L. : Quels moyens littéraires employez-vous pour écrire l’épidermique, le sensuel ?

E.R. : Je n’ai pas l’impression de changer de méthode pour les scènes de sexe. J’essaye de restituer véritablement ce qui passe par les cinq sens. Les petits détails, tels que le toucher d’une chemise et autres petites choses, peuvent être érotiques, sans forcément faire appel à la nudité. De manière générale j’essaie de faire des livres qui sont un peu comme des animaux. Je cherche à transmettre ce qui se passe dans mon ventre au moment où j’écris pour qu’il se passe quelque chose du côté du ventre du lecteur.

C’est vrai que les scènes de sexe c’est ce qui me paraît le plus difficile à écrire, ça a déjà été fait des milliers de fois et c’est souvent très raté. Je n’ai rien contre la pornographie à part que je trouve ça très ennuyeux. Donc comment faire pour écrire une scène crue sans qu’elle soit ennuyeuse, mièvre, ou les deux? Je ne saurai pas parler de méthode. Par contre, dans Pour la Peau, je me suis vraiment demandé quels étaient les écueils à éviter. Il y a un texte que je cite dans les exergues et que j’avais trouvé formidable dans son écriture de la sexualité, c’est Gordon de Edith Templeton. C’est un livre qui n’a pas été très lu et qui est très cru.
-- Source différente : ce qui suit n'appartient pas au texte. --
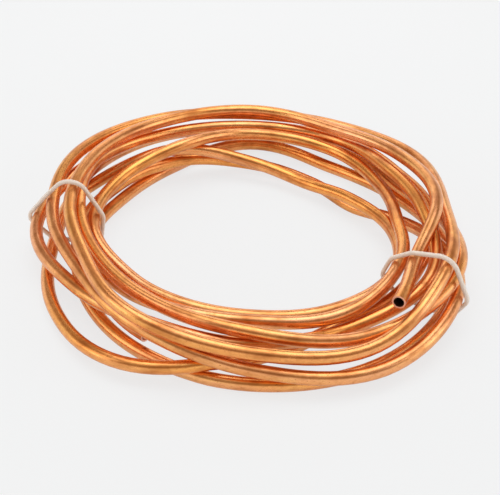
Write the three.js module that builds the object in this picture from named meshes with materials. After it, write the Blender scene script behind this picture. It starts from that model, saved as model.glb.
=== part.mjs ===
// Loose coil of soft copper tube, bound in two places by straps of clear plastic.
// Millimetres, +Z up. The coil lies flat on the floor at z = 0, with the z axis up through its hole.
// Angles are degrees anticlockwise from +X, seen from above.
import * as THREE from "three";

// Driving dimensions
const TUBE_OD = 6.35;
const TUBE_WALL = 0.76;
const TURN_GAP = 0.4; // least gap between two turns lying side by side
const INNER_LANE_RADIUS = 58; // from the coil's middle to the tube in lane 0
const STRAP_WIDTH = 2.2;
const STRAP_THICKNESS = 2;
const STRAP_EDGE = 0.6; // taken off each of a strap's four long edges
const STRAP_GAP = 0.4; // between a strap and the tube that it hugs
const STRAP_BOW_RADIUS = 8; // inside radius of a strap's tightest bend over the top of the bundle
const LIFT_FALLOFF = 4; // a higher power lets the bundle sink back to the floor closer to a strap
const LEFT_STRAP_ANGLE = 176;
const RIGHT_STRAP_ANGLE = 329;

// Where the tube runs, from its top end to its low end. Its place across the bundle is counted in
// lanes outwards from the coil's hole and in levels up from the floor, both one pitch apart. Each
// row is a turn with a station at every clock hour, from 0 degrees round to 330. The first row is
// the short stretch before the first whole turn, and the last row stops where the tube does.
const FIRST_STATION_ANGLE = -60;
const STATION_ANGLE = 30;
const TOP_END_ANGLE = -50; // the top end is cut off between the first two stations
const LANES = [
  [7.7, 4.4],
  [4.8, 4.5, 4.6, 6.2, 5.3, 4.4, 4.3, 4.5, 6.5, 6.9, 7.5, 6.6],
  [5.5, 6.4, 6.8, 7.1, 6.8, 6.6, 5.7, 4.9, 6.1, 7.1, 8.6, 7.7],
  [4.5, 0.7, 1.0, 2.2, 2.9, 3.2, 3.7, 4.5, 5.7, 7.0, 7.7, 7.0],
  [5.7, 4.3, 3.9, 5.7, 3.8, 3.0, 3.4, 2.4, 1.7, 1.9, 3.7, 3.3],
  [2.1, 2.8, 4.0, 3.3, 1.7, 2.6, 2.9, 1.3, 0.6, 0.7, 2.4, 2.9],
  [1.8, 0.2, 0.0, 1.1, 2.6, 6.0, 5.8, 7.1, 8.1, 5.6, 3.1, 3.9],
  [4.7, 4.4, 6.0, 6.2, 6.0, 5.7, 6.9, 5.4, 5.0, 5.0, 4.2, 5.6],
  [3.9, 3.4, 5.1, 5.2, 5.2, 5.0, 3.9, 3.3, 3.7, 5.4, 6.6, 7.5],
  [5.9, 4.3, 6.5, 7.2, 7.2, 6.0, 3.9, 3.9, 5.1],
];
const LEVELS = [
  [3.5, 2.75],
  [3.75, 3.5, 3.0, 2.75, 3.25, 3.75, 3.5, 3.5, 3.5, 2.25, 1.25, 2.75],
  [2.5, 2.5, 2.0, 2.0, 2.75, 3.0, 2.5, 2.5, 2.5, 1.25, 0.5, 1.25],
  [0.5, 0, 0, 0.25, 1.0, 0.75, 0.75, 0, 0, 0, 0, 0],
  [0, 0, 0, 0, 0, 0, 0, 0.25, 0.75, 1.0, 1.5, 2.0],
  [2.0, 1.5, 1.5, 2.25, 3.0, 2.0, 1.25, 0.5, 0.5, 0.5, 1.0, 1.0],
  [1.0, 1.0, 0.5, 1.0, 2.0, 0, 0, 0, 0.75, 1.0, 0, 0.25],
  [2.0, 2.0, 1.25, 1.25, 1.5, 1.75, 1.0, 1.25, 2.0, 1.5, 0.5, 1.75],
  [3.0, 3.0, 2.0, 2.0, 2.25, 2.75, 2.5, 2.25, 2.25, 2.5, 1.5, 2.0],
  [1.5, 1.0, 0.25, 0.5, 0.75, 1.0, 1.75, 1.25, 1.0],
];

// How the turns are eased apart where the stations would let them touch
const EASING_ROUNDS = 240;
const PLAIN_ROUNDS = 10; // the last rounds only push, and don't even out
const PUSH_SHARE = 0.3;
const EVENING_SHARE = 0.5;
const SLANT_ALLOWANCE = 1.06; // crossing turns come closer than they look at one angle

// Fineness
const SAMPLES_PER_TURN = 72;
const FACETS_PER_TURN = 40;
const OUTER_SIDES = 10;
const BORE_SIDES = 6;
const STRAP_CORNER_POINTS = 32;

const COPPER = new THREE.MeshStandardMaterial({
  name: "copper", color: 0xd98a55, metalness: 1, roughness: 0.25,
});
const CLEAR_PLASTIC = new THREE.MeshStandardMaterial({
  name: "clear_plastic", color: 0xe2d1c6, metalness: 0, roughness: 0.4, transparent: true, opacity: 0.6,
});

const radians = THREE.MathUtils.degToRad;
const tubeRadius = TUBE_OD / 2;
const boreRadius = tubeRadius - TUBE_WALL;
const pitch = TUBE_OD + TURN_GAP;
const lastStation = LANES.flat().length - 1;
const lowEndAngle = FIRST_STATION_ANGLE + STATION_ANGLE * lastStation;
const sampleAngle = 360 / SAMPLES_PER_TURN;

// Smooth value between evenly spaced values (Catmull-Rom), at a place counted along the list.
function between(values, place) {
  const last = values.length - 1;
  const i = Math.min(Math.max(Math.floor(place), 0), last - 1);
  const f = place - i;
  const [b, c] = [values[i], values[i + 1]];
  const a = i > 0 ? values[i - 1] : 2 * b - c;
  const d = i + 2 <= last ? values[i + 2] : 2 * c - b;
  return b + 0.5 * f * (c - a + f * (2 * a - 5 * b + 4 * c - d + f * (3 * (b - c) + d - a)));
}

// The straps pass under the bundle, so it is lifted over them, and lies on the floor in between.
function floorAt(angle) {
  const towards = [LEFT_STRAP_ANGLE, RIGHT_STRAP_ANGLE].map((strap) => Math.cos(radians(angle - strap)));
  return (STRAP_GAP + STRAP_THICKNESS) * Math.max(...towards) ** LIFT_FALLOFF;
}

// The tube's centre line, as {angle, place}. A place is a Vector2 of the distance from the coil's
// middle and the height.
function readRoute() {
  const lanes = LANES.flat();
  const levels = LEVELS.flat();
  const route = [];
  for (let angle = TOP_END_ANGLE; angle <= lowEndAngle; angle += sampleAngle) {
    const station = (angle - FIRST_STATION_ANGLE) / STATION_ANGLE;
    const level = Math.max(between(levels, station), 0);
    const radius = INNER_LANE_RADIUS + pitch * between(lanes, station);
    route.push({ angle, place: new THREE.Vector2(radius, tubeRadius + floorAt(angle) + pitch * level) });
  }
  return route;
}

// Pushes apart turns that pass closer than one pitch, and spreads each push along the tube.
function easeApart(route) {
  const least = pitch * SLANT_ALLOWANCE;
  let shifts = route.map(() => new THREE.Vector2());
  for (let round = 0; round < EASING_ROUNDS; round += 1) {
    const now = route.map(({ place }, i) => place.clone().add(shifts[i]));
    for (let apart = SAMPLES_PER_TURN; apart < route.length; apart += SAMPLES_PER_TURN) {
      for (let i = 0; i + apart < route.length; i += 1) {
        const across = now[i + apart].clone().sub(now[i]);
        const distance = Math.max(across.length(), 1e-6);
        const push = across.multiplyScalar((PUSH_SHARE * Math.max(least - distance, 0)) / distance);
        shifts[i].sub(push);
        shifts[i + apart].add(push);
      }
    }
    if (round < EASING_ROUNDS - PLAIN_ROUNDS) {
      shifts = shifts.map((shift, i) => {
        if (i === 0 || i === shifts.length - 1) return shift;
        const middle = shifts[i - 1].clone().add(shifts[i + 1]).multiplyScalar(0.5);
        return shift.clone().lerp(middle, EVENING_SHARE);
      });
    }
    route.forEach(({ angle, place }, i) => {
      shifts[i].y = Math.max(shifts[i].y, tubeRadius + floorAt(angle) - place.y);
    });
  }
  return route.map(({ angle, place }, i) => ({ angle, place: place.clone().add(shifts[i]) }));
}

// A curve that counts its length in samples, so that each facet of the sweep turns by the same angle.
class SampledCurve extends THREE.CatmullRomCurve3 {
  getPointAt(share, target) {
    return this.getPoint(share, target);
  }
  getTangentAt(share, target) {
    return this.getTangent(share, target);
  }
}

function circlePoints(count, radius, centre = new THREE.Vector2()) {
  return Array.from({ length: count }, (_, i) => {
    const turn = (2 * Math.PI * i) / count;
    return new THREE.Vector2(centre.x + radius * Math.cos(turn), centre.y + radius * Math.sin(turn));
  });
}

// One length of tube, open at both square-cut ends.
function makeTube(route) {
  const section = new THREE.Shape(circlePoints(OUTER_SIDES, tubeRadius));
  section.holes.push(new THREE.Path(circlePoints(BORE_SIDES, boreRadius)));
  const points = route.map(({ angle, place }) => new THREE.Vector3(
    place.x * Math.cos(radians(angle)), place.x * Math.sin(radians(angle)), place.y,
  ));
  const geometry = new THREE.ExtrudeGeometry(section, {
    steps: Math.round(((lowEndAngle - TOP_END_ANGLE) / 360) * FACETS_PER_TURN),
    extrudePath: new SampledCurve(points, false, "catmullrom", 0.5),
  });
  const tube = new THREE.Mesh(geometry, COPPER);
  tube.name = "copper_tube";
  return tube;
}

// Convex outline round a set of points, anticlockwise.
function outlineRound(points) {
  const sorted = [...points].sort((a, b) => a.x - b.x || a.y - b.y);
  const turnsLeft = (a, b, c) => (b.x - a.x) * (c.y - a.y) - (b.y - a.y) * (c.x - a.x) > 1e-9;
  const halfOutline = (list) => {
    const half = [];
    for (const point of list) {
      while (half.length > 1 && !turnsLeft(half.at(-2), half.at(-1), point)) half.pop();
      half.push(point);
    }
    return half.slice(0, -1);
  };
  return [...halfOutline(sorted), ...halfOutline(sorted.reverse())];
}

// The tube's places where it passes the middle and both edges of a strap.
function placesInStrap(route, strapAngle) {
  const radii = route.map(({ place }) => place.x);
  const heights = route.map(({ place }) => place.y);
  const toEdge = THREE.MathUtils.radToDeg(STRAP_WIDTH / 2 / INNER_LANE_RADIUS);
  const places = [];
  for (let angle = strapAngle - 360; angle < lowEndAngle; angle += 360) {
    for (const at of [angle - toEdge, angle, angle + toEdge]) {
      if (at < TOP_END_ANGLE || at > lowEndAngle) continue;
      const sample = (at - TOP_END_ANGLE) / sampleAngle;
      places.push(new THREE.Vector2(between(radii, sample), between(heights, sample)));
    }
  }
  return places;
}

// The circle that a strap bends round where it passes one tube. Under the bundle this is the tube
// itself. Over the top the strap is too stiff for that, so the more a tube lies above the bundle's
// middle and not beside it, the more its circle grows, from the tube's outer side towards the middle.
function bendRound(place, middle) {
  const inwards = middle.clone().sub(place);
  const distance = inwards.length();
  const overTop = Math.max(-inwards.y / distance, 0);
  const growth = Math.min((STRAP_BOW_RADIUS - STRAP_GAP - tubeRadius) * overTop, distance);
  return { centre: place.clone().addScaledVector(inwards, growth / distance), radius: tubeRadius + growth };
}

// A closed band with bevelled edges, drawn tight round the bundle in the upright plane at one angle.
function makeStrap(name, route, strapAngle) {
  const places = placesInStrap(route, strapAngle);
  const middle = new THREE.Box2().setFromPoints(places).getCenter(new THREE.Vector2());
  const bends = places.map((place) => bendRound(place, middle));
  const outlineAt = (offset) => outlineRound(
    bends.flatMap(({ centre, radius }) => circlePoints(STRAP_CORNER_POINTS, radius + offset, centre)),
  );
  const section = new THREE.Shape(outlineAt(STRAP_GAP + STRAP_THICKNESS));
  section.holes.push(new THREE.Path(outlineAt(STRAP_GAP)));
  const flatWidth = STRAP_WIDTH - 2 * STRAP_EDGE;
  const geometry = new THREE.ExtrudeGeometry(section, {
    depth: flatWidth, bevelThickness: STRAP_EDGE, bevelSize: STRAP_EDGE, bevelOffset: -STRAP_EDGE,
    bevelSegments: 1,
  });
  geometry.translate(0, 0, -flatWidth / 2);
  geometry.rotateX(Math.PI / 2);
  geometry.rotateZ(radians(strapAngle));
  const strap = new THREE.Mesh(geometry, CLEAR_PLASTIC);
  strap.name = name;
  return strap;
}

const route = easeApart(readRoute());
const coil = new THREE.Group();
coil.add(makeTube(route));
coil.add(makeStrap("left_strap", route, LEFT_STRAP_ANGLE));
coil.add(makeStrap("right_strap", route, RIGHT_STRAP_ANGLE));

// The origin is under the middle of the coil's box, on the floor.
const box = new THREE.Box3().setFromObject(coil);
const middle = box.getCenter(new THREE.Vector3());
coil.position.set(-middle.x, -middle.y, -box.min.z);

export default coil;
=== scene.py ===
# %% [markdown]
# # A loose coil of copper tube
#
# One length of soft copper tube, wound by hand into a ring and held by two clear plastic straps.
# The CAD model already has every piece at its real size, but with flat facets. This file dresses it:
# a round tube along the same route, rounded straps, and materials that look like drawn copper and
# milky plastic. Each step has a few words first, then a short cell that makes one thing and prints
# what it made.

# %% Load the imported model
import math

import bmesh
import bpy
import numpy as np
from mathutils import Matrix, Vector, noise


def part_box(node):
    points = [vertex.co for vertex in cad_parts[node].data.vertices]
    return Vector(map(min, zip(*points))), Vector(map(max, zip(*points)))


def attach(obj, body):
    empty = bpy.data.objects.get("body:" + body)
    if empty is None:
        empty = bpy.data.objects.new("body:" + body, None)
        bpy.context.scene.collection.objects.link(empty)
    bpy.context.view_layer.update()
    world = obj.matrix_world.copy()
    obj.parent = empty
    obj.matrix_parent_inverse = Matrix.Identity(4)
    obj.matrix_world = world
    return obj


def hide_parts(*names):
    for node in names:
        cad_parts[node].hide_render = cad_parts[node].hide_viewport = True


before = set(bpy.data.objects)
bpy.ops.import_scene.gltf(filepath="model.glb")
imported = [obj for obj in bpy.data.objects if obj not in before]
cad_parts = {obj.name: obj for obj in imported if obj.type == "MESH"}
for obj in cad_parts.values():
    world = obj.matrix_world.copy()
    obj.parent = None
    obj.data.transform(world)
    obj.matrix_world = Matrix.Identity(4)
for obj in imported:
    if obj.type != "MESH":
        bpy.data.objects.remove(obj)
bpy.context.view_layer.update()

MM = 0.001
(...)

L. : Lisez-vous beaucoup de littérature érotique?

E.R. : Pas vraiment. À part Gordon que je trouve vraiment érotique, puissant, direct et intense. Je n’ai pas lu Histoire d’O, j’ai survolé Anaïs Nin quand j’ai reçu le prix éponyme en début d’année. Je n’ai toujours pas lu Henry Miller, il paraît que c’est super du côté de l’érotisme.

L. : Vous sentez-vous proche de cette auteure (Anaïs Nin) ?

E.R. : J’ai parcouru son journal Inceste, ça ne m’a pas plu, j’ai trouvé ses pages très égocentrées. Je n’ai peut-être pas trouvé la bonne porte. J’ai pourtant bien conscience qu’à l’époque son écriture était très importante (étant donné son statut de femme écrivain), et qu’elle ouvrait des portes, mais ça ne m’a pas touchée.

Peut-être que le plus intéressant entre Henry Miller et Anaïs Nin, c’est leur correspondance ; la rivalité et la passion qui habite leurs lettres. J’ai appris il y a peu de temps qu’elle entretenait Miller. Une amie qui fait une thèse sur les écrivains américains m’a rapporté qu’il aimait à répandre cette idée, selon laquelle il lui arrivait d’étrangler des pigeons du Luxembourg pour se nourrir. Il a cultivé un mythe de la pauvreté alors qu’elle l’entretenait. C’est peut-être le sous texte de la relation qui rend son écriture difficile.

L. : Utilisez vous les sites et applications de rencontre à la mode que vous citez dans votre roman ?

E.R. : Actuellement ? Au début du texte, je suis passée par ce biais là (j’assume le fait que le je écrivain est le je de la narratrice) et j’en parle. Lorsqu’elle quitte le garçon avec qui elle est restée pendant 6 ans, elle ne veut plus s’attacher, elle veut faire l’amour quand elle en a envie donc elle s’inscrit sur le site de rencontre extraconjugal en se disant que ce sera le plus efficace.

C’est vrai que la question se pose quand on est une femme et qu’on veut simplement faire l’amour, comment faire ? Va-t-on dans un bar, alors que la honte pèse encore sur notre propre désir ? Si l’on peut braver cette honte, il faut alors ensuite avoir la motivation pour faire la conversation, moi je n’avais pas envie de ça. Après, il y a très concrètement le problème basique de la force physique, lorsqu’on ramène un homme chez soi, ça peut être dangereux. C’est donc toujours plus compliqué quand on est une femme d’assouvir notre désir. Les sites de rencontre, ça peut être un biais beaucoup plus simple et un peu moins risqué en apparence. Mais je pense qu’au fond ça ne peut pas marcher, ça se déroule comme des espèces d’entretiens d’embauche sexuels. Emma découvre, naïvement, qu’on ne peut pas convoquer le désir, ça se produit ou pas. Chercher à le provoquer est impossible.

L. : Préparez-vous déjà votre prochain roman ?

E.R. : Tout le monde m’avait prévenue que le deuxième roman est une étape très difficile. On a déjà été lu. Comme ce texte a vraiment été écrit dans des circonstances qui n’étaient pas prévues, je ne me suis même pas posé cette question. Elle s’est donc décalée au troisième livre et c’est vrai que même si j’ai un projet, il y a beaucoup de questions nouvelles et il y a surtout une perte de l’innocence. On se dit « est-ce que ça va autant plaire que le premier livre ? ». Cette idée de commencer à faire œuvre, il faut l’évacuer à tout prix pour ne pas écrire à destination d’un lectorat. C’est la première fois que j’ai eu un peu d’inquiétude par rapport à ça, c’est nouveau.